Although the basic findings of the full version of this report do not change based on which group of respondents we look at, there are some interesting differences in intensity of the opinions between these three groups.
Summary of Results
One way to evaluate the results of this survey is to look at the number of attributes where each system was rated better than the other, as shown in Figure 10 from the full version of this report .
From this perspective, Linux is the winner, taking the lead in five out of eight categories. Individuals with equivalent experience on both operating systems said (on average) that Linux is "somewhat better" than Windows in terms of security, reliability, flexibility, scalability, and total cost of ownership. The same individuals--again, with equivalent responsibilities for both operating systems--said that Windows (on average) is "somewhat better" in terms of ease of initial installation, ease of on-going administration, and "much better" in terms of availability of skilled support staff.
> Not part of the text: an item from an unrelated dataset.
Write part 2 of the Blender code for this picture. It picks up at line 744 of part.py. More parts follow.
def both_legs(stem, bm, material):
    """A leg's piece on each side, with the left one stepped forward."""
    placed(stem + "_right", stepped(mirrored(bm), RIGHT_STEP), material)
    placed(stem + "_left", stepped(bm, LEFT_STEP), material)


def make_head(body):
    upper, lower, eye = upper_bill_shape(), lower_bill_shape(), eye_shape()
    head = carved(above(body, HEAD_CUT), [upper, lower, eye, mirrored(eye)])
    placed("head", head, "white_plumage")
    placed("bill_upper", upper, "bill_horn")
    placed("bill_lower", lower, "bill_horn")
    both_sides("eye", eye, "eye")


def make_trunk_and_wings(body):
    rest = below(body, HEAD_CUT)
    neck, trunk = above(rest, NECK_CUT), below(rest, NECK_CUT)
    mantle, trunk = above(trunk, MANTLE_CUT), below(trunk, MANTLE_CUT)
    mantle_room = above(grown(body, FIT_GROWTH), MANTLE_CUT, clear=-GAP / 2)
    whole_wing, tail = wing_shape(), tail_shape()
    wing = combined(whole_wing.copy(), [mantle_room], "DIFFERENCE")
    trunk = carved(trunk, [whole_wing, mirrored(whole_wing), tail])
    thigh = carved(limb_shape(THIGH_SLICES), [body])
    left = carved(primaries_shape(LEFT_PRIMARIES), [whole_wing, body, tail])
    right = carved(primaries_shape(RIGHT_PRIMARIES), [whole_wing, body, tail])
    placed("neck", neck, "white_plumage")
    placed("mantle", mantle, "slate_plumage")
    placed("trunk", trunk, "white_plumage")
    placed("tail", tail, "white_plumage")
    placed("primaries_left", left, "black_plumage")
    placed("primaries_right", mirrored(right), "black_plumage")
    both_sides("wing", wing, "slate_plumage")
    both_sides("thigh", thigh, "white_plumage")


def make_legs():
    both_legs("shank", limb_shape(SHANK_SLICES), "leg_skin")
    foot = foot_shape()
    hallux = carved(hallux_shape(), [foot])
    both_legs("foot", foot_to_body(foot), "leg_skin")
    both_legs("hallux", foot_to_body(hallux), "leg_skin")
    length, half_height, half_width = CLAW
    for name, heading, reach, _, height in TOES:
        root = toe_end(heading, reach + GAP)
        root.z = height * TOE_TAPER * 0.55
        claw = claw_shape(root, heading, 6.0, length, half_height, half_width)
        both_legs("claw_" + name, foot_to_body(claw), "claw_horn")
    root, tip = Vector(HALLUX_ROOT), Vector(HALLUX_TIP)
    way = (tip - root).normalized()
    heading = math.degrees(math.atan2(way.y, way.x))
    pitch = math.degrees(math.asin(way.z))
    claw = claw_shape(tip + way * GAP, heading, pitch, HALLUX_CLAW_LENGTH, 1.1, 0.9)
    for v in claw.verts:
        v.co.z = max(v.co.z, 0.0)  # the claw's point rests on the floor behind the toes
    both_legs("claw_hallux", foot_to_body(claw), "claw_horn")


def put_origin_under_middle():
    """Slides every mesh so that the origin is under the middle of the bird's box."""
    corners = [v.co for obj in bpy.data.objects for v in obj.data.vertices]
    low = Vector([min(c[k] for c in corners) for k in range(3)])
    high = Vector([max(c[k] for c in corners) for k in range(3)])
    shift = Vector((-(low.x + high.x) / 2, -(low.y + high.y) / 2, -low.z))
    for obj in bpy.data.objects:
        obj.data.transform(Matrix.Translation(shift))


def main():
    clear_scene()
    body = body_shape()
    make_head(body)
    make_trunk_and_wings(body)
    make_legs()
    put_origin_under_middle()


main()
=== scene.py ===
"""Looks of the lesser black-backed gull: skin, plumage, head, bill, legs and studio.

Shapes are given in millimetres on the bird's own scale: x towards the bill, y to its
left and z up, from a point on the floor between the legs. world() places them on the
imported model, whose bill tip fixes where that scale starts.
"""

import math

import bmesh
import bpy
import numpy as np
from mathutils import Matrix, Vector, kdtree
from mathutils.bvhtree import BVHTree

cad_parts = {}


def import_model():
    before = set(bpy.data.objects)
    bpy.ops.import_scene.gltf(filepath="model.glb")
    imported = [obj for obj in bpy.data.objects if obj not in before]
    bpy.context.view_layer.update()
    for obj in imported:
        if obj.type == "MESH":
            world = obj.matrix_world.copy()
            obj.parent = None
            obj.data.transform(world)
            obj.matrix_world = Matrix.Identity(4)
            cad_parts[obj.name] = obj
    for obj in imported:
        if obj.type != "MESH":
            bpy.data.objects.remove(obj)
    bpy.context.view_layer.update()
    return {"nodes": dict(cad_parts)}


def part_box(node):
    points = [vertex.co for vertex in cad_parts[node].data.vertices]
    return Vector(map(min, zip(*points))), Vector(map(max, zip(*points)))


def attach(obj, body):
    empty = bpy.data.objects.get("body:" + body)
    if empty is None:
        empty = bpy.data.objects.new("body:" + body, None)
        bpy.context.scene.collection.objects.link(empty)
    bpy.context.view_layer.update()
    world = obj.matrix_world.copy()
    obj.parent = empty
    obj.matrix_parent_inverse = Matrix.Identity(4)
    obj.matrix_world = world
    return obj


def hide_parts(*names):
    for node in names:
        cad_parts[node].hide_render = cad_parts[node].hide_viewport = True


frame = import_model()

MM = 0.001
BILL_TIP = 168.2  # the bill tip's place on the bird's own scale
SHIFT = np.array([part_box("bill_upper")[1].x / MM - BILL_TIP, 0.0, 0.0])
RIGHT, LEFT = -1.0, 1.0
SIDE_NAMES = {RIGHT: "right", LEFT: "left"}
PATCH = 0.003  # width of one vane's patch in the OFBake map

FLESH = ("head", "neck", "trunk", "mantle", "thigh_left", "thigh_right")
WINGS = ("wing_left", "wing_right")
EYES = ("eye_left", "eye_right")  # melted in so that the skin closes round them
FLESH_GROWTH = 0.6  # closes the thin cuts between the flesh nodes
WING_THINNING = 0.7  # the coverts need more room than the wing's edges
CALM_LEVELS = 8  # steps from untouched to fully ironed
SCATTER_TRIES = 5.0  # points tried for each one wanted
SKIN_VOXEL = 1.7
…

As indicated earlier, there are differences in intensity between how IT managers and system administrators see each operating system, however. These differences are highlighted in the full version of this report, which provides the detailed responses for system administrators with experience on both operating systems, versus IT managers with responsibility for both operating systems, versus all survey respondents. The full report also includes our analysis on the relative merits of each operating system, and it provides guidelines for choosing between Linux and Windows based on these eight criteria.
There is no single operating system that is the right choice for every organization and every application. Many organizations find that the best approach is to run multiple operating systems. Linux and Windows are only two choices--there are many others. That said, for organizations that are deciding between Windows and Linux, what is the best way to decide?
When evaluating Windows versus Linux as a server operating system, our survey provides insights on the relative advantages of each operating system for eight criteria. IT managers can use these insights to make informed decisions on the operating system that best meets the particular needs and priorities of their organizations.